Copy out every line exactly as given.

- - - - -

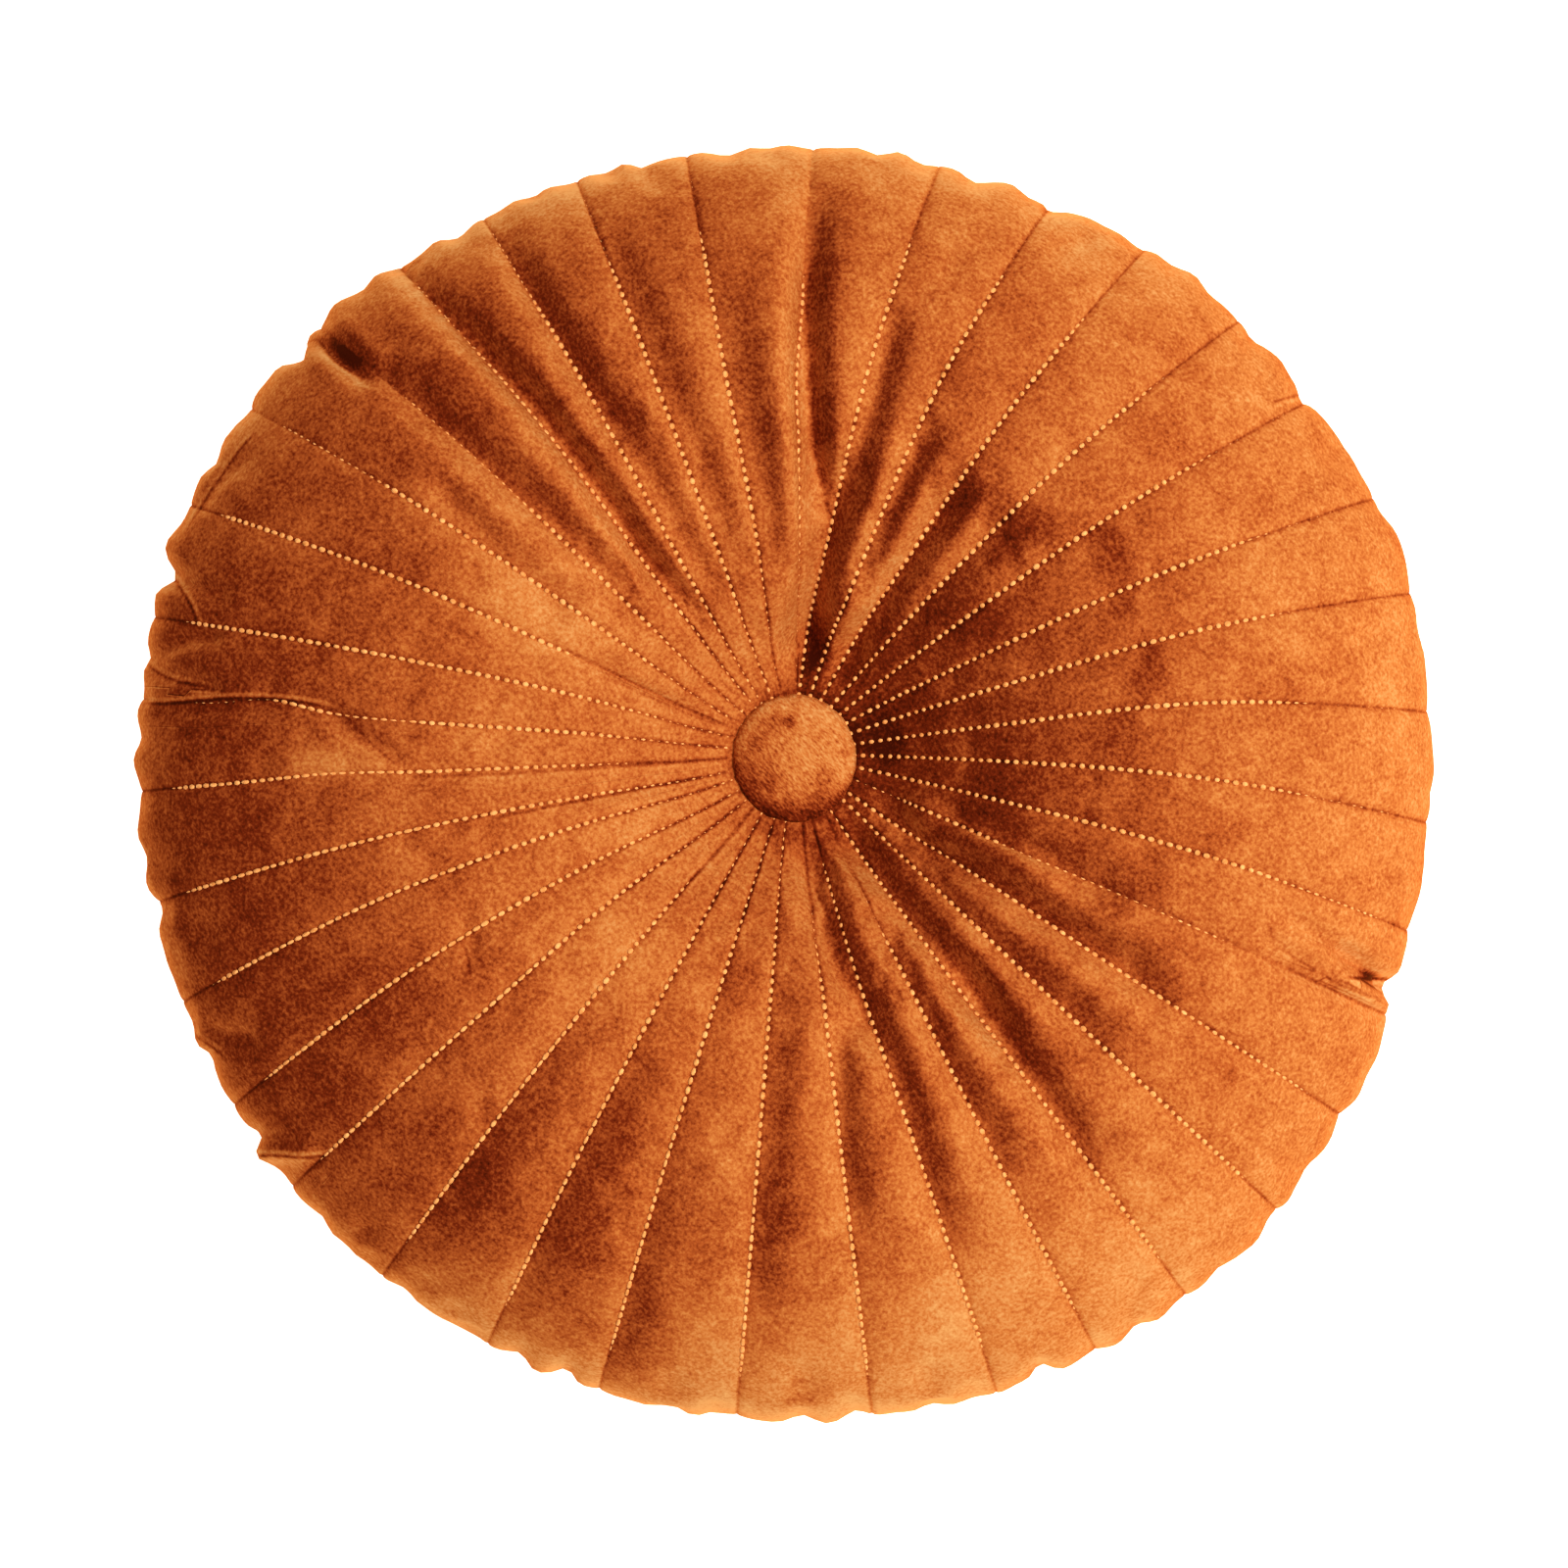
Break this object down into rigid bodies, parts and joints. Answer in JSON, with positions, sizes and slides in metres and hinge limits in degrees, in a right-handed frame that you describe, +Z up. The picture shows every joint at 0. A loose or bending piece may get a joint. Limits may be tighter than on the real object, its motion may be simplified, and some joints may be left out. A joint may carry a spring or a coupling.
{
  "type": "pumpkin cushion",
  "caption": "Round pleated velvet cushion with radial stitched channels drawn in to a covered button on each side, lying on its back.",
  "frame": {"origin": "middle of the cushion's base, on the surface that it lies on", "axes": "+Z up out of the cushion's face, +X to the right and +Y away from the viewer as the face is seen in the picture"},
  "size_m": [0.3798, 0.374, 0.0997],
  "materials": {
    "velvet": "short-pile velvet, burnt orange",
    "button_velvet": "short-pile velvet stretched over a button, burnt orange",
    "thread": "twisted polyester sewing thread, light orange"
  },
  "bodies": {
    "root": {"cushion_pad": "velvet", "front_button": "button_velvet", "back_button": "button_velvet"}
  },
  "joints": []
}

- - - - -

--- The response ---
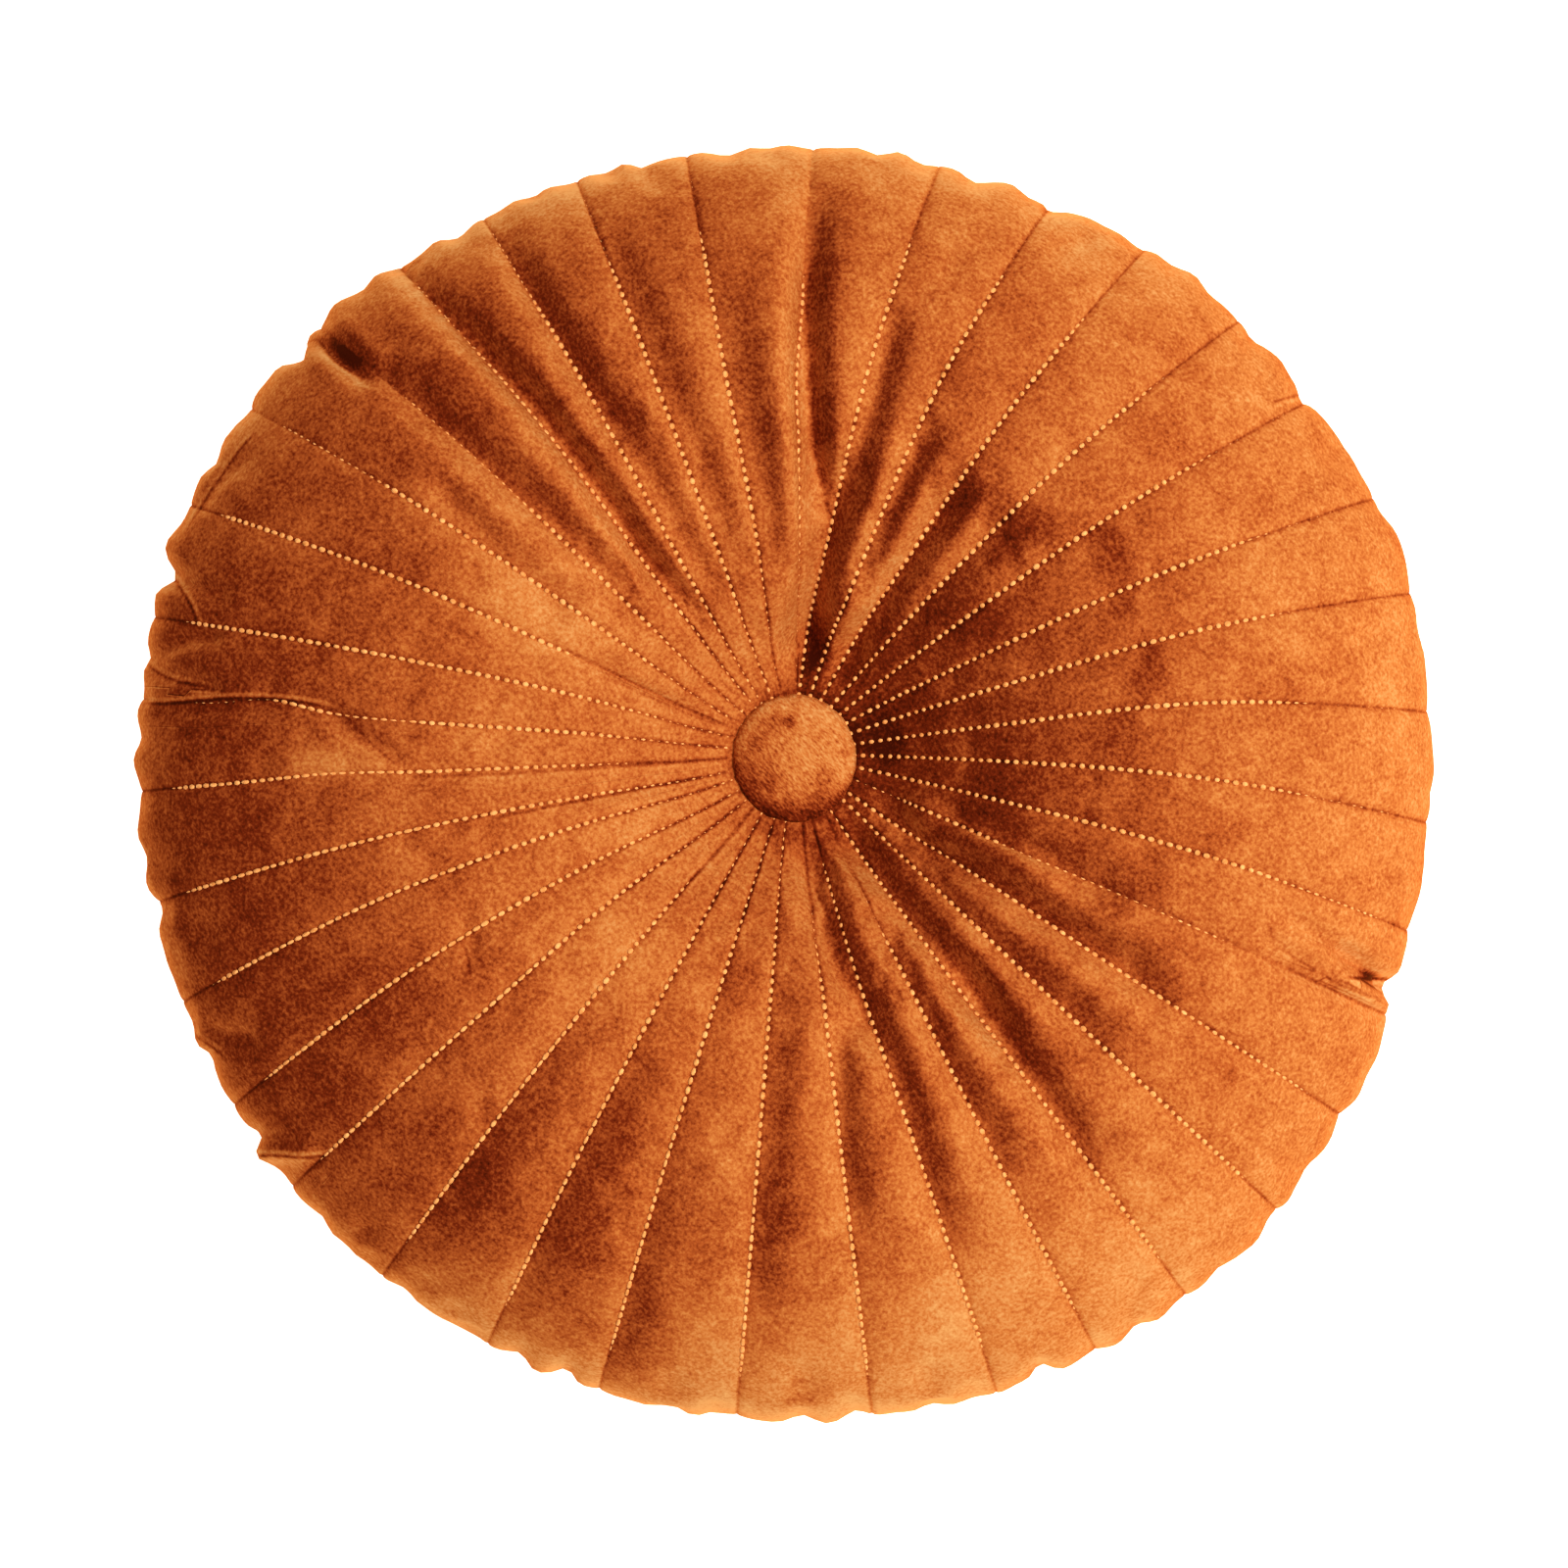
Break this object down into rigid bodies, parts and joints. Answer in JSON, with positions, sizes and slides in metres and hinge limits in degrees, in a right-handed frame that you describe, +Z up. The picture shows every joint at 0. A loose or bending piece may get a joint. Limits may be tighter than on the real object, its motion may be simplified, and some joints may be left out. A joint may carry a spring or a coupling.
{
  "type": "pumpkin cushion",
  "caption": "Round pleated velvet cushion with radial stitched channels drawn in to a covered button on each side, lying on its back.",
  "frame": {"origin": "middle of the cushion's base, on the surface that it lies on", "axes": "+Z up out of the cushion's face, +X to the right and +Y away from the viewer as the face is seen in the picture"},
  "size_m": [0.3798, 0.374, 0.0997],
  "materials": {
    "velvet": "short-pile velvet, burnt orange",
    "button_velvet": "short-pile velvet stretched over a button, burnt orange",
    "thread": "twisted polyester sewing thread, light orange"
  },
  "bodies": {
    "root": {"cushion_pad": "velvet", "front_button": "button_velvet", "back_button": "button_velvet"}
  },
  "joints": []
}